(EXERCISE BRIEF) Find how many lines hold the word "piece". Give only the number.

(RECORDED DATA)
§

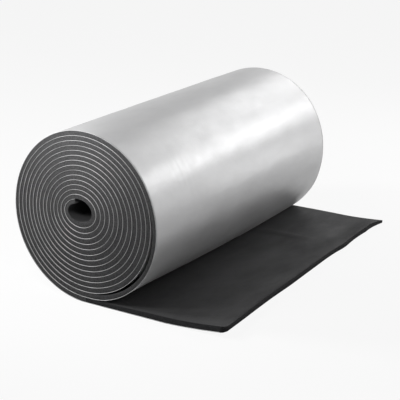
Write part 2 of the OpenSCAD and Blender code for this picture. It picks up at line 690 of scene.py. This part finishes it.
def foamSkin():
    material, nodes, links, shader = newMaterial("foamSkin")
    wide = placed(nodes, blotches, {"Scale": 9, "Contrast": 3, "Stretch": 0.5})
    fine = placed(nodes, cells, {"Scale": 700})
    mixed(nodes, links, wide, shader.inputs["Base Color"], foam["dark"], foam["light"])
    ranged(nodes, links, wide, shader.inputs["Roughness"], foam["roughSkin"], foam["smoothSkin"])
    bumped(nodes, links, fine, shader.inputs["Normal"], strength=0.35, distance=0.0004)
    shader.inputs["Specular IOR Level"].default_value = foam["skinShine"]
    return material


def foamCut(name, dark, light):
    material, nodes, links, shader = newMaterial(name)
    grain = placed(nodes, blotches, {"Scale": 210, "Contrast": 3.5, "Stretch": 0.4})
    fine = placed(nodes, cells, {"Scale": 420})
    mixed(nodes, links, grain, shader.inputs["Base Color"], dark, light)
    bumped(nodes, links, fine, shader.inputs["Normal"], strength=0.7, distance=0.0008)
    shader.inputs["Roughness"].default_value = foam["roughCut"]
    shader.inputs["Specular IOR Level"].default_value = foam["cutShine"]
    return material


def facingFilm():
    material, nodes, links, shader = newMaterial("silverFilm")
    wide = placed(nodes, blotches, {"Scale": 14, "Contrast": 2.5, "Stretch": 0.35})
    creases = placed(nodes, blotches, {"Scale": 45, "Contrast": 1.6, "Stretch": 0.6})
    mixed(nodes, links, wide, shader.inputs["Base Color"], facing["dull"], facing["bright"])
    ranged(nodes, links, creases, shader.inputs["Roughness"], facing["smooth"], facing["rough"])
    bumped(nodes, links, creases, shader.inputs["Normal"], strength=0.25, distance=0.0012)
    shader.inputs["Metallic"].default_value = facing["metal"]
    shader.inputs["Specular IOR Level"].default_value = facing["shine"]
    return material


def facingEdge():
    material, nodes, links, shader = newMaterial("silverEdge")
    wide = placed(nodes, blotches, {"Scale": 40, "Contrast": 3, "Stretch": 1})
    mixed(nodes, links, wide, shader.inputs["Base Color"], facing["edgeDull"], facing["edgeBright"])
    ranged(nodes, links, wide, shader.inputs["Roughness"], facing["edgeSmooth"], facing["edgeRough"])
    shader.inputs["Metallic"].default_value = facing["edgeMetal"]
    shader.inputs["Specular IOR Level"].default_value = facing["edgeShine"]
    return material


# in the order of skinFace, cutFace and rimFace
for material in (
        foamSkin(),
        foamCut("foamCut", foam["cutDark"], foam["cutLight"]),
        # a darker copy of the cut foam for the free end's cut sides: painted shade
        foamCut("foamRimPaintedShade", foam["rimPaintedShadeDark"], foam["rimPaintedShadeLight"])):
    foamObject.data.materials.append(material)
for material in (facingFilm(), facingEdge()):
    facingObject.data.materials.append(material)
print("materials made")

for piece, node, slot in ((foamObject, "foam_sheet", "foam"), (facingObject, "foil_facing", "foil")):
    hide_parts(node)
    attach(piece, "root")

# Studio
studio = {
    "floorReach": 30,
    "floorDrop": 0.0002,  # keeps the floor clear of the roll's underside
    "floorColour": (0.88, 0.88, 0.88),
    "floorRough": 0.9,
    "floorShine": 0.1,
    "background": 1.0,
    "shadowShare": 0.10,  # how much of the floor's own shading the camera sees
    "world": 0.08,
    "lamps": {  # place, aimed at, width, height, watts
        "backTopNear": ((0.1, 1.6, 1.25), (0, 0.3, 0.35), 1.0, 0.8, 7.2),
        "backRightSharp": ((1.5, 2.4, 1.35), (0.1, 0.0, 0.3), 1.4, 0.35, 18.0),
        "leftKey": ((-2.4, -1.2, 1.6), (0, -0.2, 0.2), 0.6, 0.5, 64.0),
        "lowRightBack": ((0.75, 1.0, 0.25), (0.15, 0.2, 0.2), 0.5, 0.3, 1.2),
        "poolTop": ((-0.14, -0.8, 0.58), (-0.14, -0.5, 0.46), 0.2, 0.1, 2.2),
    },
}


# 1 for the rays that show the pale background: the camera's, and those mirrored or let through
def seenRays(nodes, links):
    rays = nodes.new("ShaderNodeLightPath")
    total = rays.outputs["Is Camera Ray"]
    for kind in ("Is Glossy Ray", "Is Transmission Ray"):
        add = nodes.new("ShaderNodeMath")
        add.use_clamp = True
        links.new(total, add.inputs[0])
        links.new(rays.outputs[kind], add.inputs[1])
        total = add.outputs[0]
    return total


def makeFloor():
    mesh = bpy.data.meshes.new("floor")
    reach = studio["floorReach"]
    corners = [(-reach, -reach, 0), (reach, -reach, 0), (reach, reach, 0), (-reach, reach, 0)]
    mesh.from_pydata(corners, [], [(0, 1, 2, 3)])
    floor = bpy.data.objects.new("floor", mesh)
    floor.location.z = -studio["floorDrop"]
    bpy.context.scene.collection.objects.link(floor)
    material, nodes, links, shader = newMaterial("paleFloor")
    shader.inputs["Base Color"].default_value = (*studio["floorColour"], 1)
    shader.inputs["Roughness"].default_value = studio["floorRough"]
    shader.inputs["Specular IOR Level"].default_value = studio["floorShine"]
    glow, mix, share = (nodes.new(kind) for kind in (
        "ShaderNodeEmission", "ShaderNodeMixShader", "ShaderNodeMath"))
    glow.inputs["Strength"].default_value = studio["background"]
    share.operation = "MULTIPLY"
    share.inputs[1].default_value = 1 - studio["shadowShare"]
    links.new(seenRays(nodes, links), share.inputs[0])
    links.new(share.outputs[0], mix.inputs[0])
    links.new(shader.outputs[0], mix.inputs[1])
    links.new(glow.outputs[0], mix.inputs[2])
    links.new(mix.outputs[0], nodes["Material Output"].inputs["Surface"])
    mesh.materials.append(material)


def makeWorld():
    world = bpy.data.worlds.new("studio")
    bpy.context.scene.world = world
    world.use_nodes = True
    nodes, links = world.node_tree.nodes, world.node_tree.links
    light = nodes["Background"]
    backdrop, mix = nodes.new("ShaderNodeBackground"), nodes.new("ShaderNodeMixShader")
    for node, strength in ((light, studio["world"]), (backdrop, studio["background"])):
        node.inputs["Color"].default_value = (1, 1, 1, 1)
        node.inputs["Strength"].default_value = strength
    links.new(seenRays(nodes, links), mix.inputs[0])
    links.new(light.outputs[0], mix.inputs[1])
    links.new(backdrop.outputs[0], mix.inputs[2])
    links.new(mix.outputs[0], nodes["World Output"].inputs["Surface"])


def makeLamps():
    for name, (place, aim, width, height, watts) in studio["lamps"].items():
        lamp = bpy.data.lights.new(name, "AREA")
        lamp.shape = "RECTANGLE"
        lamp.size, lamp.size_y, lamp.energy = width, height, watts
        holder = bpy.data.objects.new(name, lamp)
        holder.location = place
        holder.rotation_mode = "QUATERNION"
        holder.visible_camera = False
        holder.rotation_quaternion = (Vector(aim) - Vector(place)).to_track_quat("-Z", "Y")
        bpy.context.scene.collection.objects.link(holder)


makeFloor()
makeWorld()
makeLamps()

# Camera, at the photograph's viewing angle
view = {
    "place": (1.6848, -2.8585, 1.2504),
    "round": 30.99,  # degrees to the right of the roll's front end
    "above": 18.15,
    "tilt": 0.83,
    "focal": 1198.05,  # in pixels of the frame
    "framePixels": 400,
    "sensor": 36,
    "nearest": 0.05,
    "furthest": 60,
}


def makeCamera():
    sideways, above, tilt = (math.radians(view[name]) for name in ("round", "above", "tilt"))
    ahead = Vector((
        -math.sin(sideways) * math.cos(above), math.cos(sideways) * math.cos(above), -math.sin(above)))
    level = ahead.cross(Vector((0, 0, 1))).normalized()
    upright = level.cross(ahead)
    right = math.cos(tilt) * level + math.sin(tilt) * upright
    up = -math.sin(tilt) * level + math.cos(tilt) * upright
    lens = bpy.data.cameras.new("camera")
    lens.sensor_width = view["sensor"]
    lens.lens = view["focal"] * view["sensor"] / view["framePixels"]
    lens.clip_start, lens.clip_end = view["nearest"], view["furthest"]
    camera = bpy.data.objects.new("camera", lens)
    turned = Matrix((right, up, -ahead)).transposed().to_4x4()
    camera.matrix_world = Matrix.Translation(view["place"]) @ turned
    bpy.context.scene.collection.objects.link(camera)
    bpy.context.scene.camera = camera


makeCamera()
bpy.context.scene.view_settings.view_transform = "Standard"
print("studio and camera ready")

bpy.context.view_layer.update()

§

(TASK RESPONSE) 2